Society Matters online started in October 2010 and has, so far, covered a wide range of issues and topics ranging from inequality and the big society to arms sales and foreign policy. All can be seen by scrolling down from the top of the Society Matters front page.

We have also illustrated many of these posts with the work of our two illustrators (see below). Serious analyses have been interspersed with posts on a less weighty issues which show both human folly and innovation.

Society Matters continues to be edited by its original creator, Dick Skellington. Dick, pictured above, was previously a programme manager in the social sciences faculty, walks the talk through an active involvement in the affairs of his home town of Stony Stratford, Bucks, and finds light relief through writing poetry and the occasional stage appearance in local productions.

Since many years at the coalface of journalism have taught us all that sometimes a picture really is worth a thousand words Dick is aided and abetted by resident illustrators, Gary Edwards and Catherine Pain – both former OU students.

Catherine has drawn and painted all her life, and when she is not pillorying public figures for Society Matters paints animal portraits, works in stained glass and produces alphabet teaching posters for children. Her work is in several galleries in and around her current home in Cambridgeshire and her publications include an illustrated cookbook sold on behalf of the National Trust, a colouring book for small children, Alphabet for Colouring, and The Lost Children, a story for older children. Her website is at catherinepain.co.uk

Gary has written two best-selling books about his travels all over the world watching Leeds United FC, Paint it White  and Leeds United - The Second Coat. His third title No Glossing Over  will be published by Mainstream in September 2011. He has not missed a Leeds game anywhere in the world since February 1968 and married his wife Lesley at Elland Road.

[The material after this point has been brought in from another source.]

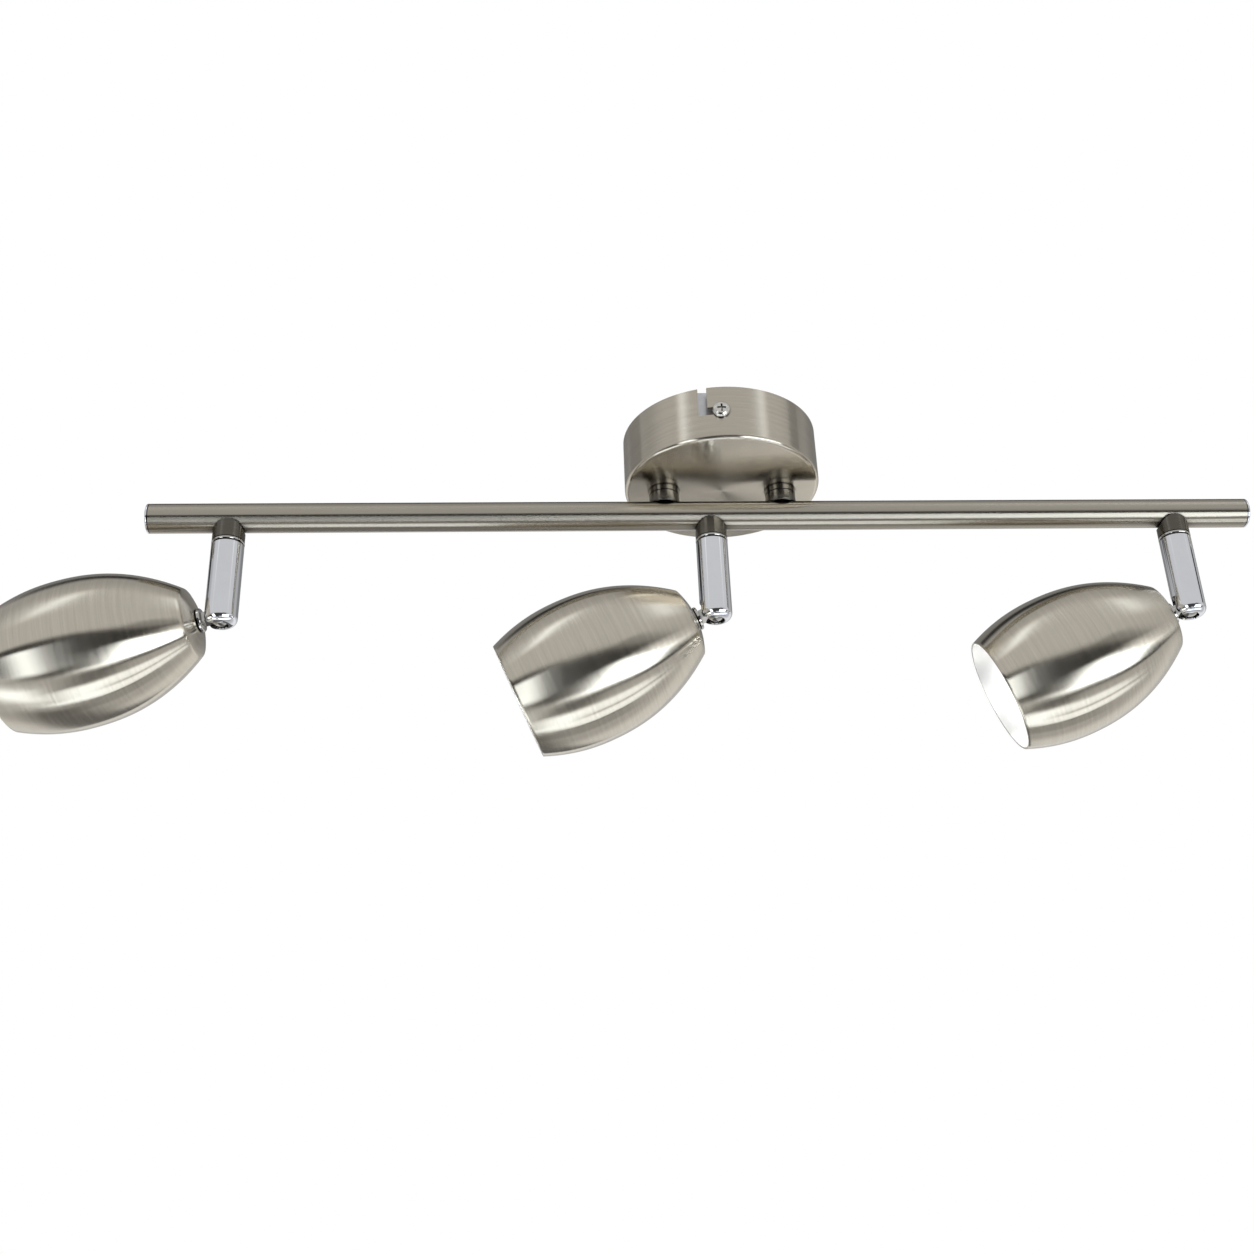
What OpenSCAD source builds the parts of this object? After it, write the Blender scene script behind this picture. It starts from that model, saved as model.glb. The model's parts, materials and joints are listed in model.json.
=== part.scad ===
// Ceiling spotlight bar: one ceiling cup, two stems, one round bar and three
// barrel-shaped spots, each on a chrome drop arm that swivels and tilts.
// Origin: centre of the ceiling plane. +Z is up, X runs along the bar.

/* [Ceiling cup] */
// Outside diameter of the ceiling cup
cup_d = 100; // [96:1:120]
// Height of the ceiling cup
cup_h = 30; // [28:1:36]
// Sheet thickness of the cup
cup_t = 1; // [0.8:0.1:1.2]
// Radius of the cup's lower edge
cup_edge = 2; // [1.5:0.5:3]
// Width of the L-shaped screw slots
slot_w = 4.4; // [4.2:0.1:5]
// Sideways place of each slot's open leg
slot_leg_x = 12.8; // [11:0.2:14]
// Sideways place of each side screw
side_screw_x = 4; // [3:0.5:5]
// Depth of the side screws below the ceiling
side_screw_z = 14; // [12:0.5:15]

/* [Mounting strap] */
// Width of the steel strap under the ceiling
strap_w = 32; // [30:1:36]
// Thickness of the strap
strap_t = 2; // [1.5:0.5:2]
// Distance between the two ceiling screw slots
fixing_pitch = 56; // [52:1:60]
// Length of each ceiling screw slot
fixing_slot = 14; // [10:1:16]
// Width of each ceiling screw slot
fixing_w = 5.2; // [4.5:0.1:6]

/* [Stems] */
// Distance between the two stems
stem_pitch = 60; // [50:1:70]
// Outside diameter of a stem
stem_d = 15.6; // [14:0.1:16]

/* [Bar] */
// Diameter of the bar
bar_d = 15; // [15:0.5:16]
// Length of the bar with its end caps
bar_len = 564; // [540:1:700]
// Wall thickness of the bar
bar_wall = 1; // [0.8:0.1:1]
// Depth of the bar's axis below the ceiling
bar_drop = 45; // [45:0.5:50]
// How far the bar's middle sits to one side of the cup
bar_shift = -7; // [-8:0.5:8]
// Distance between neighbouring spots
spot_pitch = 241; // [230:1:290]

/* [Arms] */
// Diameter of the saddles and of the chrome arms
arm_d = 16; // [16:0.5:18]
// Length of a chrome arm
arm_len = 44; // [40:1:60]
// Height of the tilt pivot above the arm's lower end
pivot_up = 5.8; // [5.8:0.1:6]
// Width of the slot in the arm's lower end
arm_slot_w = 7.4; // [7:0.1:8]

/* [Spots] */
// Length of a shade from its rear crease to its mouth
shade_len = 93; // [85:0.5:110]
// Largest radius of a shade
shade_r = 36.7; // [34:0.1:38]
// Radius of a shade at its rear crease
crease_r = 17.3; // [15:0.1:18]
// Radius of a shade at its mouth
mouth_r = 29.5; // [27:0.1:31]
// Where the largest radius lies, as a share of the length
belly = 0.62; // [0.5:0.01:0.7]
// Sheet thickness of a shade
shade_t = 0.8; // [0.6:0.1:1]
// Height of the shade's domed rear face
dome_h = 3.7; // [3:0.1:4]
// Distance from the tilt pivot to the rear crease
crease_a = 14.4; // [14:0.1:16]
// Turn of the left, middle and right arm about the vertical
swivel = [-10, -9, -13]; // [-170:1:170]
// Drop of the left, middle and right spot below level
tilt = [11.5, 22.5, 21]; // [0:0.5:90]

/* [Hidden] */
$fn = 96;
eps = 0.01;
cup_r = cup_d / 2;
bar_r = bar_d / 2;
bar_in_r = bar_r - bar_wall;
cap_t = 1.9;
tube_len = bar_len - 2 * cap_t;
arm_r = arm_d / 2;
// Heights below the ceiling, from the saddles down
saddle_low = bar_drop + 13.9;
ring_low = saddle_low + 1.8;
arm_top = ring_low + 0.3;
arm_low = arm_top + arm_len;
pivot_z = arm_low - pivot_up;
// Swivel shaft, threaded nipples and the cavity in an arm
shaft_r = 5;
shaft_low = arm_top + 10.6;
flange_t = 8;
cavity_r = 6.4;
seat_r = 6.1;
ball_r = 5.8;
stem_xs = [-stem_pitch / 2, stem_pitch / 2];
spot_xs = [bar_shift - spot_pitch, bar_shift, bar_shift + spot_pitch];
// Distances along a spot's axis, counted from the tilt pivot
apex_a = crease_a - dome_h;
mouth_a = crease_a + shade_len;
ring_a = apex_a - 1.5;
neck_h = 4.6;
neck_w = 6.6;
stud_r = 3;
plate_a = 13.8;
holder_a = 20;
lamp_a = 37;
face_a = 88.5;

// ---------- helpers ----------

// Round solid standing on z = -h, with its lower edge rounded
module cup_solid(r, h, edge) {
    rotate_extrude() {
        translate([0, edge - h]) square([r, h - edge]);
        translate([0, -h]) square([r - edge, edge]);
        intersection() {
            translate([r - edge, edge - h]) circle(edge);
            translate([0, -h]) square([r, edge]);
        }
    }
}

// Ring between two radii, rising from z = 0
module ring(r_out, r_in, h) {
    difference() {
        cylinder(r = r_out, h = h);
        translate([0, 0, -1]) cylinder(r = r_in, h = h + 2);
    }
}

// Ring with small chamfers on both outer edges
module chamfered_ring(r_out, r_in, h, c) {
    rotate_extrude() {
        polygon([
            [r_in, 0], [r_out - c, 0], [r_out, c],
            [r_out, h - c], [r_out - c, h], [r_in, h]
        ]);
    }
}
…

Specialising in wall murals, Gary also holds diplomas from the London Art College, The Morris College of Journalism, has a Diploma in Freelance Cartooning and Illustration and is a contributing cartoonist for Speakeasy, an English-speaking magazine in Paris. During the 1970's and 1980's he collected  hearses and is a long time member of the Official Flat Earth Society as well as the Clay Pigeon Preservation Society.